Old Man's Child - Vermin
With Galder officially one of black metal's big shots, given his Dimmu-ship as well as a multitude of Old Man's Children, somehow the reticent black star rising finds time to boil and toil another swirling cauldron of black metal foodstuffs. For Vermin, Galder plays all the instruments except drums, and as usual, what one gets is a high fidelity cavalcade of sounds panoramic, epic, and eerily melodic, as evidenced by opener Enslaved And Condemned which balances a vicious set of opening sequences with a gorgeous, sin-draped melody introduced later. War Of Fidelity is also a shining highlight, its almost power metal-ish thrash recalling the magic of Immortal before meltdown. And really, what you have here is the last best black metal band standing, at least beyond the theatrics of Dimmu and Cradle, Old Man's Child raging with a heart of pure but earthy metal (check out the opening to 'In Torment's Orbit') despite the well-dovetailed orchestrations. And smartly, Galder enlists a top-notch drummer, Reno Killerich (ex-Dimmu) arriving with complex ideas to add to Galder's uneasily warm and quiet and alone and underground mindscapes. Very gothic, complicated but more with respect to arrangement than speed, Vermin is a seductively listenable (and short) record of top drawer black metal.

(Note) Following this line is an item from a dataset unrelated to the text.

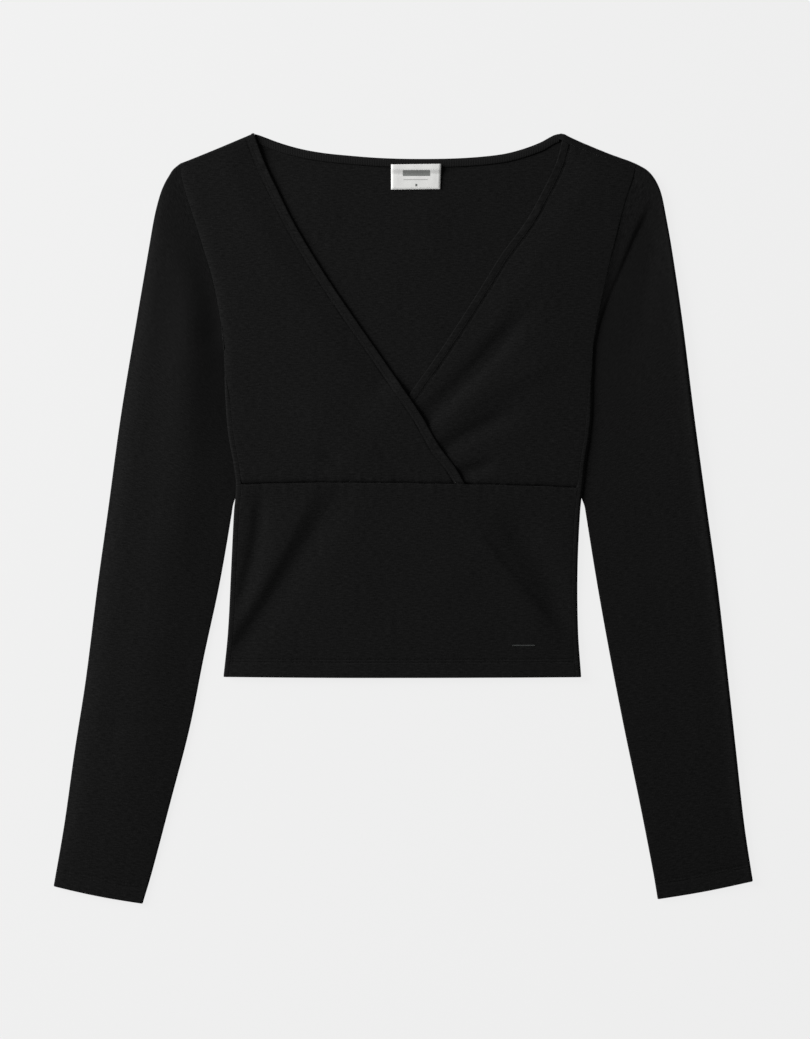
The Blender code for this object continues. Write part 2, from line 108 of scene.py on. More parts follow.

Icarus Witch - Capture The Magic
Following up on their more than well-received debut EP, traditional archivists Icarus Witch bring back the best guitar tone in rock for a record that bravely doesn't stand up and wave its arms wildly about the band's many strengths. In fact, Capture The Magic envelopes the listener in lush progressive metal, mid-paced and even panoramically languished grooves. Thinking man's Primal Fear, double bass-void Stratovarius (Kotipelto solo?), or the last couple of Maidens comes to mind, Icarus Witch, track by track, creating a landscape of dependable frilly-sleeved metal that captures the ennui of the under-rated Mercyful Fate reunion albums up to but not including 9. Vocalist Matt Bizilia has a uniquely twangy, cannily over the top voice, that puts the band outside of power metal categories despite the earthy, Force Of Evil-styled twin leads, the sum total of these tracks capturing an earlier time in metal through open architectures, trudging rhythms, a merciless moroseness. And finally there's an unadorned and swinging cover of Ozzy's S.A.T.O., the band's treatment of this serving as metaphor for the mood of the album as a whole - it's actually more laid-back than the original. One applauds the fact that this album doesn't blaze brightly (an intriguingly warm, rounded-off fidelity aids in the achievement of this), but one also wonders if the more impatient among the power metal set Icarus Witch draw from, will find it too uniformly unshowy.